Le concept de “ compétence discursive ” me paraît être un apport majeur. Ce terme n’est pas sans évoquer la “ compétence ” telle que l’a définie Noam Chomsky pour désigner “ un ensemble de règles intériorisées par la collectivité des sujets sémiotiques ” qui permettent de générer un nombre infini d’énoncés et de reconnaître l’appartenance ou non d’un énoncé à cette collectivité sémiotique. Cependant, la compétence discursive déborde le cadre de la “ grammaire ” puisque si l’analyse du discours ne remet pas en cause le rôle fondamental des structures de la langue, elle s’attache essentiellement à mettre en évidence comment elles fonctionnent de façon à faire qu’un énoncé marque son appartenance à une formation discursive donnée.

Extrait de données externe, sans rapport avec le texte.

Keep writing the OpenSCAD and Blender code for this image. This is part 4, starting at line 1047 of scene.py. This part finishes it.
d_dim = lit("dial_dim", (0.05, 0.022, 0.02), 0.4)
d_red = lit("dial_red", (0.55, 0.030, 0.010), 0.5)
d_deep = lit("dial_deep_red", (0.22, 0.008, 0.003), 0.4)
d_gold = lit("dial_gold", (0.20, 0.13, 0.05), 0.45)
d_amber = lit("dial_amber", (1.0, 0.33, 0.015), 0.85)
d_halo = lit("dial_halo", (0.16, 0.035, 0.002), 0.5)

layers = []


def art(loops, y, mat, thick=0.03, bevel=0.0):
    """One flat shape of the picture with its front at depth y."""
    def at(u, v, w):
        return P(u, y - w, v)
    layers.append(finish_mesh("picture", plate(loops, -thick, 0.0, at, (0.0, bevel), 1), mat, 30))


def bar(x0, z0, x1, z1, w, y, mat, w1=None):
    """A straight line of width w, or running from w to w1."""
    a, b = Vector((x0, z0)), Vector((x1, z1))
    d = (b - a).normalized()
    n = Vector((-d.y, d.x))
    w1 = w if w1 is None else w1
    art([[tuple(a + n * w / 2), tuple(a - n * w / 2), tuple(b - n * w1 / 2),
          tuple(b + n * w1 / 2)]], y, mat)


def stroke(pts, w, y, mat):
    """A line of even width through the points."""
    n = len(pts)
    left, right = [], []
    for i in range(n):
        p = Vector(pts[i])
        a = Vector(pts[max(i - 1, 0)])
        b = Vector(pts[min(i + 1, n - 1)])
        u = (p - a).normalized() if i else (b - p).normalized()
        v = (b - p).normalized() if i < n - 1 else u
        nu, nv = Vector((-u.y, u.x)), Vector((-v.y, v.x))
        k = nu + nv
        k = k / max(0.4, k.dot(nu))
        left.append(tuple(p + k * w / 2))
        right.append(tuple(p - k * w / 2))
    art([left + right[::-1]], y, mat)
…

Par compétence discursive on entendra :
- La capacité que possède un individu de reconnaître des énoncés comme appartenant à sa formation discursive.

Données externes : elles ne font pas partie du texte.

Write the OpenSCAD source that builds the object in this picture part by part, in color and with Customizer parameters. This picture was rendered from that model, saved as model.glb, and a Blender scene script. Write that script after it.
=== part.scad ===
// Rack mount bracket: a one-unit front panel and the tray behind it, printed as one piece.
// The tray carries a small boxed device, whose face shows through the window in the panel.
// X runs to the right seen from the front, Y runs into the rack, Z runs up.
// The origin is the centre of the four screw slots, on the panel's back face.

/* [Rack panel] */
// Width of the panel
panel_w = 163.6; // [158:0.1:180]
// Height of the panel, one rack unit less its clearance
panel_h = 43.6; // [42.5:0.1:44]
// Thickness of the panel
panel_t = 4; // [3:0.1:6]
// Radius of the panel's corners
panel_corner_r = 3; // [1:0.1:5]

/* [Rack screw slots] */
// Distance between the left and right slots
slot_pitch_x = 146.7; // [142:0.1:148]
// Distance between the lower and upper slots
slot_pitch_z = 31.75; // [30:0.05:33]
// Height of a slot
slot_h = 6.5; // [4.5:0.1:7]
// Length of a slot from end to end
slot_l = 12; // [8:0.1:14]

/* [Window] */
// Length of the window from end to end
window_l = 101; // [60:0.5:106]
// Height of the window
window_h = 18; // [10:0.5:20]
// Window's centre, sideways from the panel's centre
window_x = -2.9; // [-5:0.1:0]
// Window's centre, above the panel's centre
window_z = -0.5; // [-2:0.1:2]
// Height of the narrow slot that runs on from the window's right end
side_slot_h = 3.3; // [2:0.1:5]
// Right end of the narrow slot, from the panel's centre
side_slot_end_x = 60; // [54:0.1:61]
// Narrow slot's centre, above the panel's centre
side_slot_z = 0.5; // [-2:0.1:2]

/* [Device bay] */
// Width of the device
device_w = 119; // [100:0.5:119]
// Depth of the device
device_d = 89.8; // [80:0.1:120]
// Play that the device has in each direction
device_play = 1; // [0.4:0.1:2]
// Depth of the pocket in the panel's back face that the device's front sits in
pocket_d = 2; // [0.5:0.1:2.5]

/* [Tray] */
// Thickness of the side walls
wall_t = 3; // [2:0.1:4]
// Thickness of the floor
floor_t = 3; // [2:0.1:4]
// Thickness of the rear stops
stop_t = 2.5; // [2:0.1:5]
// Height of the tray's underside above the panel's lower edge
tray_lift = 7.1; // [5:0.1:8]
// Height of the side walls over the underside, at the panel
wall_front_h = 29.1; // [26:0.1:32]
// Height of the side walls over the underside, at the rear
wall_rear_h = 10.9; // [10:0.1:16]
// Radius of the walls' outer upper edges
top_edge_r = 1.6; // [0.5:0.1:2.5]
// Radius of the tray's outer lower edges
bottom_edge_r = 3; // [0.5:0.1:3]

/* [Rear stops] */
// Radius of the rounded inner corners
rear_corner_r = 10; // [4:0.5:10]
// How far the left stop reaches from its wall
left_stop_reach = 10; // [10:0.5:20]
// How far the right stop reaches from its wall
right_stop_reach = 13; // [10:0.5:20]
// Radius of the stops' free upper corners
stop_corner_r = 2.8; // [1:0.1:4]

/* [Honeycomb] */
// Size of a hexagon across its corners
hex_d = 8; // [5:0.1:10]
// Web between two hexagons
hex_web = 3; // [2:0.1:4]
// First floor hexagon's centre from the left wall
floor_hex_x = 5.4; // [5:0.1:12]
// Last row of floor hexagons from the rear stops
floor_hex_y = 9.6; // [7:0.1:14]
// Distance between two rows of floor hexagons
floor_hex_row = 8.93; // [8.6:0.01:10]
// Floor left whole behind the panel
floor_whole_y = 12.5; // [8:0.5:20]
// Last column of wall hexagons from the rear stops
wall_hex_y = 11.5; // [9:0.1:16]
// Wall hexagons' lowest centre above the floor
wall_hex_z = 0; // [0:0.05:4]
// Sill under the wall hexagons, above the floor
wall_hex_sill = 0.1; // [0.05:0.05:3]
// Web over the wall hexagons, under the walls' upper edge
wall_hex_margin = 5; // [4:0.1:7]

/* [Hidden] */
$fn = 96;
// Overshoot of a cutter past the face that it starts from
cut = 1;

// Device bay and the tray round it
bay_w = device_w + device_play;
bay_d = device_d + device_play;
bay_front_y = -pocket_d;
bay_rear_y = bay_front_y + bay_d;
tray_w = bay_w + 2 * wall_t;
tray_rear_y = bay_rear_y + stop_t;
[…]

- La capacité qu’il possède d’engendrer une série illimitée d’énoncés conformes aux règles de la formation discursive à laquelle il appartient.
- La capacité qu’il possède de reconnaître comme incompatibles les énoncés qui, dans un espace discursif, relèvent d’une formation discursive Autre.
- La capacité qu’il possède de reformuler les énoncés de l’Autre dans le système organisateur de sa propre formation discursive.

Cette compétence , qui détermine pour un sujet l’horizon de son dire en même temps que ses modalités d’énonciation licites, lui assigne une place dans ce que Dominique Maingueneau appelle “ la scénographie énonciative ” qui constitue un lieu paradoxal, étant à la fois ce dont procède le discours et ce que ce discours produit ; l’énoncé qu’elle valide la légitime en tant que scénographie permettant le mode d’énonciation attendu. Dans le même mouvement, la scénographie invalide tout énoncé et toute modalité d’énonciation potentielle référable à l’Autre. Lieu d’une répétition d’ordre rituel, elle est aussi celui d’une conflictualité constitutive, celle ou s’énonce dans le choix d’un mode d’énonciation l’appartenance à une communauté dont elle exhibe les fondements.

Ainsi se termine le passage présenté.